A campaign of fasting, community outreach, and silent prayer in public was too much for one radiologist in Glasgow, Scotland, who confronted 40 Days for Life protesters and called their quiet praying in public “harassment.”
Dr. Greg Irwin is a pediatric radiologist at Queen Elizabeth University Hospital in Glasgow, Scotland. A vocal abortion supporter who once received a glowing portrait in the Glasgow Times, he recently spoke to several news outlets to describe the anger he felt at the 40 Days for Life prayer campaign, a ministry that takes place in many nations around the world.
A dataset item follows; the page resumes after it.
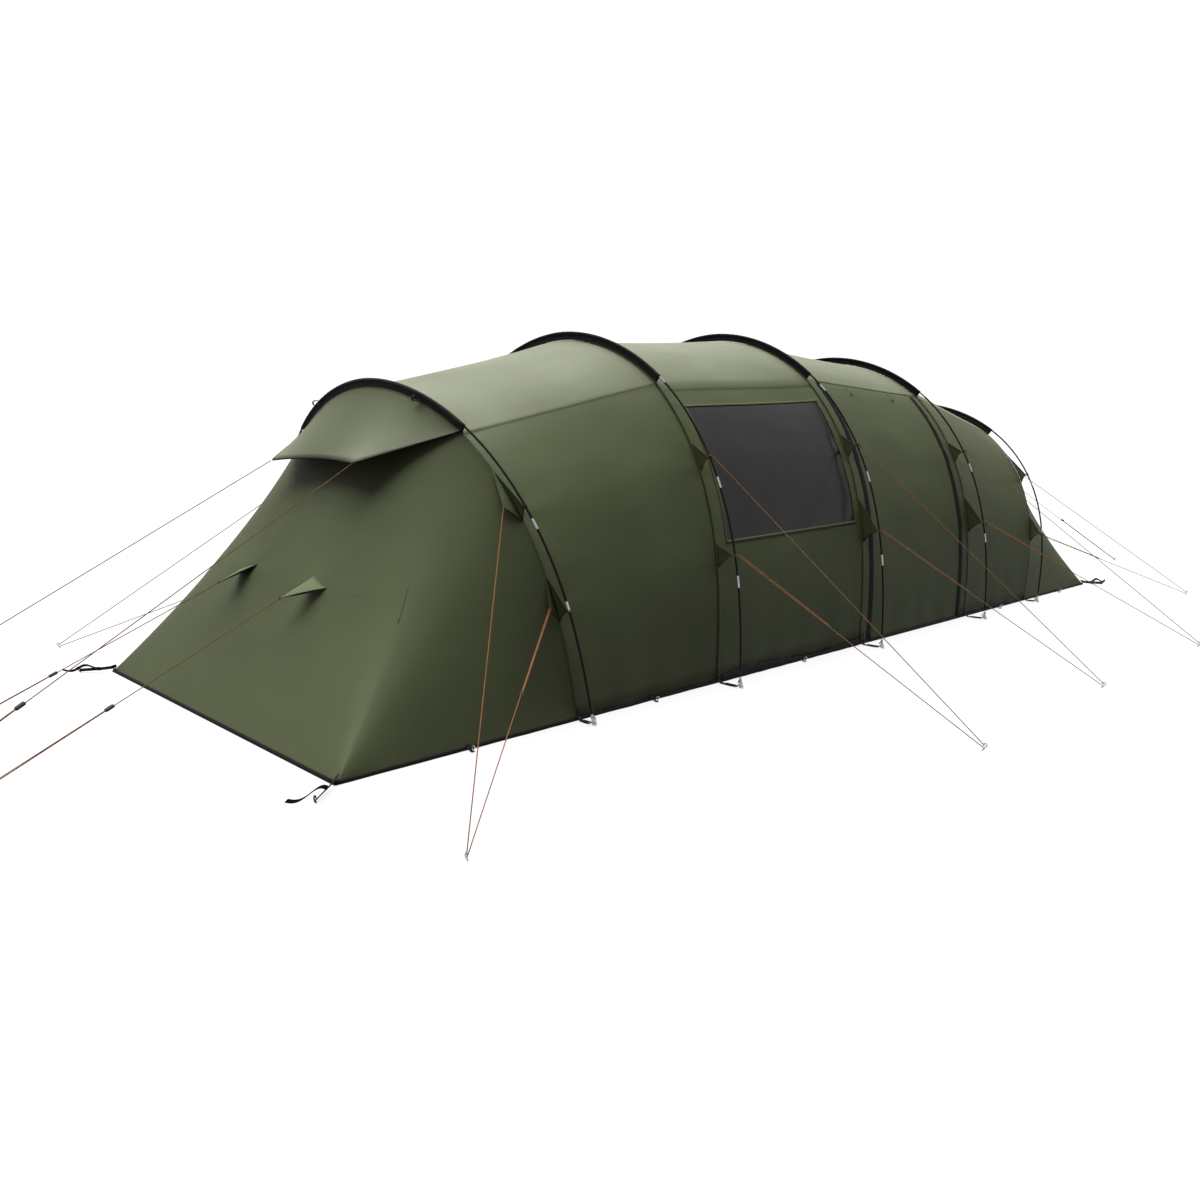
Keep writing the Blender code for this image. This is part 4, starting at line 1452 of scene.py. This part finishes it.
binding()
for tag, side in SIDES:
    make_zip(tag, side)
    make_slider(tag, side)
    make_toggles(tag, side)
    window_tape(tag, side)
    storm_flap(tag, side)
    ground_band(tag, side)
    base_loops(tag, side)
sleeve_loops()
make_groundsheet()
make_wall("front", 1, -1.53)
make_wall("rear", 3, 1.53)


# ---- floor and light ----------------------------------------------------------------------
KEY_TOWARDS = Vector((0.12, 0.26, 0.96))
KEY_ANGLE = 80.0
KEY_POWER = 43.5
FLOOR_HALF = 70.0
FLOOR_Z = -0.0006
FLOOR_COLOUR = (0.026, 0.026, 0.0259)
FLOOR_GLOW = 0.8
WHITE = (1.0, 1.0, 1.0, 1.0)


def stage():
    mesh = bpy.data.meshes.new("floor")
    signs = ((-1, -1), (1, -1), (1, 1), (-1, 1))
    mesh.from_pydata([(x * FLOOR_HALF, y * FLOOR_HALF, FLOOR_Z) for x, y in signs], [], [(0, 1, 2, 3)])
    floor = bpy.data.objects.new("floor", mesh)
    bpy.context.scene.collection.objects.link(floor)
    mat, tree, shader = new_material("floor_pale", FLOOR_COLOUR, 0.95, spec=0.0)
    shader.inputs["Emission Color"].default_value = WHITE
    shader.inputs["Emission Strength"].default_value = FLOOR_GLOW
    mesh.materials.append(mat)
    world = bpy.data.worlds.new("studio")
    bpy.context.scene.world = world
    world.use_nodes = True
    tree = world.node_tree
    back = tree.nodes["Background"]
    where = node(tree, "ShaderNodeTexCoord")
    split = node(tree, "ShaderNodeSeparateXYZ", {0: where.outputs["Generated"]})
    level = ramp(tree, split.outputs["Z"], 0.30, 1.0, 1.10, 1.3)
    tree.links.new(level, back.inputs["Strength"])
    back.inputs["Color"].default_value = WHITE
    data = bpy.data.lights.new("key", "SUN")
    data.energy = KEY_POWER
    data.angle = math.radians(KEY_ANGLE)
    lamp = bpy.data.objects.new("key", data)
    lamp.visible_glossy = False
    bpy.context.scene.collection.objects.link(lamp)
    lamp.location = KEY_TOWARDS * 12.0
    lamp.rotation_euler = KEY_TOWARDS.to_track_quat("Z", "Y").to_euler()
    bpy.context.scene.view_settings.view_transform = "Standard"


stage()
bpy.context.view_layer.update()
In an on-camera interview for The National, he described the silent protest as “causing harassment and intimidation,” as an “incredibly unkind, unfriendly thing to do,” and as “intimidating women, upsetting women.”
Photos and videos of the pro-lifers show a handful of peaceful demonstrators, including a few pensioners, silently standing with signs with messages like, “Pregnant? Worried? Come talk to us! We can help you,” “Don’t be coerced into abortion,” “10 million abortions in the UK,” and one with an image of a preborn baby in the womb. Some participants can be seen praying with rosary beads, while others appear to be saying quiet prayers while keeping their eyes cast downward.
According to the 40 Days for Life website, the campaign “focuses on the spiritual aspects of the battle to end abortion.”
“There are stereotypes that people go out and wave Bibles at women and tell them they’re going to burn in hell and, that’s not what we do,” CEO of 40 Days for Life, Shawn Carney, recently told the BBC. “Ours is very peaceful, it’s very law-abiding. It’s very quiet. People can reach out to the women, the women often reach out to us.”
But it’s not the praying that bothers Dr. Irwin so much as it is that he and others have to see a form of public speech that is unpleasant to them.
“They can have a prayer vigil anywhere they like, they do not need to do it right at the gate of the hospital.” In a 2022 interview, he described the problem more personally. “The protesters have been irritating me for years. I have gone out on my work breaks with a ‘your body your choice sign’ and stood beside them so people know they aren’t the only ones here. […] It is unjust. For me to drive past it makes me so disgusted, it is just so horrible,” he said to the Glasgow Times.
His answer to the silent protests? “Safe access zones,” currently before Parliament, that prevent protests where abortion supporters don’t like them. The proposed legislation would create a 150-meter “buffer zone” outside of abortion businesses, as Live Action News has reported.
To gain support for the cause, many abortion supporters like Dr. Irwin paint pro-lifers as out of control.
“These protesters are going to be here 12 hours a day for the next 40 days intimidating and harassing women coming to my hospital to access abortion,” he said to The Scotsman. “It is causing great upset. People are in tears, people can’t believe that this is here in Glasgow.”
Irwin believes these prayer vigils are dangerous to the cause of abortion. “They’ve had a terrible effect in America,” said his video interview with The Scotsman. “They’ve managed to repeal Roe v. Wade. They’ve rolled back women’s reproductive rights in America by 50 years. They’ve taken them all the way back to the 70s. This group would love to do the same in Glasgow. They would like to restrict abortion access rights to the women of Scotland and in Glasgow.”
Recently, pro-lifers who have been arrested for silently praying outside of abortion businesses in the UK have been vindicated, as with Isabel Vaughan-Spruce and Father Sean Gough, who were recently found not guilty for silently praying in front of an abortion facility in Birmingham.
For now, Dr. Irwin and other abortion supporters will still have to bear the sight of pro-lifers in the places they live and work.